En répondant à cet appel avec Catherine Jongen (de la Liaison des Pastorales des jeunes), nous ne savions pas que nous allions nous engager dans une aventure de presque 2 ans, avec la préparation d’une marche et d’un forum pour 400 jeunes venus d’écoles secondaires très diversifiées, en partenariat avec le Centre de demandeurs d’asile de la Croix-Rouge à Jambes et une bonne vingtaine d’associations.

Seulement voilà… la date prévue pour ce grand événement était le 27 mars et aucun de nous n’avait imaginé que nous serions stoppés net dans notre organisation, ni surtout que la grande marche mondiale devrait elle aussi s’arrêter et se dissoudre à mi-parcours, soit à Erevan, en Arménie.

Grande effervescence d’un an et demi, centaines de personnes mises en route, victoires, déconvenues et solutions créatives puis, soudain, … plus rien ! Grand silence. Et interrogations… Dieu, qui semblait nous avoir conduits et accompagnés pendant tout ce temps, se serait-Il à son tour retiré ? Fallait-il encore comme je me suis toujours efforcée de le faire jusqu’ici, voir Dieu parler à travers l’événement, fût-il complètement absurde et scandaleux comme une épidémie, la mort de tant de gens, l’annulation de marches pour la paix et… de tant d’autres sain(t)s projets ?

Deux amies – comme jadis les femmes au tombeau, m’ont glissé à l’oreille : l’une qu’il faut passer de la religiosité à la foi et l’autre, qu’une solution créative plus juste encore, serait sûrement à venir, qu’il nous fallait y réfléchir. « Il nous a dit de vous dire qu’il vous précéderait en Galilée »[1].  

Alors, aujourd’hui, en ce temps de confinement, c’est le temps de la latence. Du laisser pousser la graine mise au plus profond et au plus sombre de la terre. Une énergie folle, des sommes d’argent, des contacts, tant de RDV pris, tout a été enseveli. Mais la nature, qui sait si bien parfois parler des choses de Dieu, nous indique que la vie est toujours là.   

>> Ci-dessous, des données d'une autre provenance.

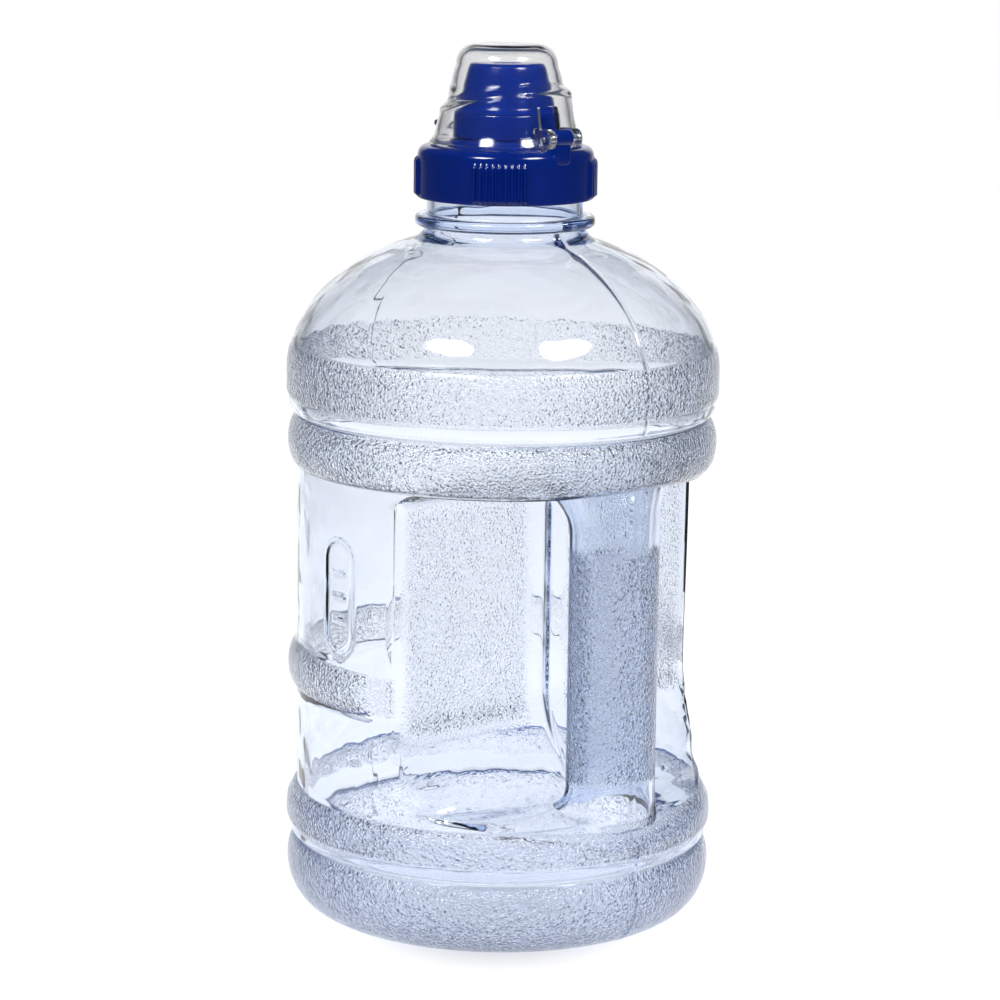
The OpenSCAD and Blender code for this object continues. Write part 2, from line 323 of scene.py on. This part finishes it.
def glossyBlue(name):
    # opaque coloured polypropylene: slight flow marks in the colour, fine orange peel
    s = Shader(name)
    flow = s.noise(0.12, 3.0, 0.6)
    colour = s.add("ShaderNodeMix", {"data_type": "RGBA"},
                   {"Factor": flow, "A": blueLook["dark"], "B": blueLook["light"]}, "Result")
    normal = s.bump(s.noise(2.5, 2.0), blueLook["peel"])
    roughness = blueLook["gloss"] + blueLook["uneven"] * s.noise(0.5, 3.0)
    surface = s.add("ShaderNodeBsdfPrincipled", {},
                    {"Base Color": colour, "Roughness": roughness, "IOR": 1.5, "Normal": normal}, "BSDF")
    return s.finish(surface)


def softWhite(name, colour, roughness):
    # soft foam or silicone with a fine grain in its tone and surface
    s = Shader(name)
    grain = s.noise(3.0, 4.0, 0.6)
    darker = tuple(0.86 * c for c in colour[:3]) + (1,)
    tone = s.add("ShaderNodeMix", {"data_type": "RGBA"}, {"Factor": grain, "A": darker, "B": colour},
                 "Result")
    surface = s.add("ShaderNodeBsdfPrincipled", {},
                    {"Base Color": tone, "Roughness": roughness, "Normal": s.bump(grain, 0.05)}, "BSDF")
    return s.finish(surface)


def brightSteel(name):
    # drawn wire: fine unevenness in the roughness and surface
    s = Shader(name)
    lines = s.add("ShaderNodeTexNoise", {}, {"Vector": s.place, "Scale": 6.0, "Detail": 3.0}, 0)
    surface = s.add("ShaderNodeBsdfPrincipled", {},
                    {"Base Color": (0.62, 0.63, 0.65, 1), "Metallic": 1.0, "Roughness": 0.18 + 0.15 * lines,
                     "Normal": s.bump(lines, 0.01)}, "BSDF")
    return s.finish(surface)


jug = {
    "band": 65.0, "waist": 62.1, "wall": 1.6,
    "foot": 52.5, "pushUp": 3.5, "baseCurve": 15.5,
    "band3": (30.6, 8.1), "rib": (76.4, 6.7), "band2": (145.4, 7.6), "groove": 153.4, "shoulder": 160.5,
    "domeBase": 166.7, "domeRise": 43.2, "lip": 24.3, "neck": 23.5, "bore": 21.5, "neckTop": 229.0,
    "flange": (27.1, 210.0, 213.3),
    "recess": 22.0, "wallFoot": 63.0, "floor": 42.4, "ceiling": 136.6, "ridge": 1.8,
    "gripIn": 44.0, "gripOut": 61.9, "gripHalf": 14.0, "arch": 14.0, "footArch": 6.0,
    "thread": (220.5, 5.0, 1.2, 0.85),                # start height, pitch, height, half width
    "threadStart": 20.0, "threadTurns": 1.2,
    "mark": (104.0, 7.0, 18.0, 0.45),                  # middle height, half width, half height, relief
    "belt": 0.35, "seam": 0.35, "neckSeam": 0.6,       # reliefs of the pebbled belts and the parting line
    "flare": (3.2, 2.5), "handleWall": 1.25,           # the handle's ends widen; its wall over the jug's
    "thickBase": 0.4, "thinDome": 0.35,                # how much thicker the base and thinner the dome is
}


def bulge(middle, half, low, height, count=17, start=0.0, stop=np.pi):
    t = np.linspace(start, stop, count)               # r = low + height sin(t)^1.15, z = middle - half cos(t)
    return np.stack([low + height * np.abs(np.sin(t)) ** 1.15, middle - half * np.cos(t)], 1)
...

Un sympathisant gandhien à qui on demandait que ferait Kasturba (l’épouse de Gandhi) en pareille situation, a répondu : je crois qu’elle serait retournée cuisiner… Comme la marche mondiale, le projet Jeunes va devoir être remodelé. Par l’Esprit. Et il nous faut à présent nous laisser faire, nous laisser être.

« Nos chers amis Jill Carr-Harris et Rajagopal PV ont annoncé que nous annulons officiellement la marche du Jai Jagat à travers la Géorgie, les Balkans et l’Italie cette année. Il est prévu d’organiser une ou plusieurs marches européennes symboliques au mois de septembre 2020 (si la situation le permet), avec un forum prévu à Genève qui se terminera le 2 octobre. L’objectif du forum de Genève sera de remodeler le mouvement Jai Jagat à l’avenir pour en faire une réponse globale dans l’ère post-Corona »[2].

Amis, amies, plus que jamais il est temps de nous acheminer, step by step, vers la véritable Jai Jagat, la victoire d’un monde plus inclusif. Là où nous sommes. Les migrants présents en nombre dans nos villes, les jeunes, les femmes, nos anciens, les plus pauvres ou les plus fragiles de nos familles nous y invitent au quotidien. Car c’est d’une marche au long cours qu’il s’agit, plus longue qu’un seul « an et demi de préparations ». C’est de résurrection qu’il s’agit, tout de même ! Car Dieu ne parle pas toujours dans l’événement. Il en fait quelque chose. A nous d’en porter, comme les femmes, la Bonne nouvelle ! Et des ébauches créatives de réalisation…

Alexandra Boux

Notes :

  • [1] Voir notamment l’évangile de Matthieu, chapitre 26, verset 32.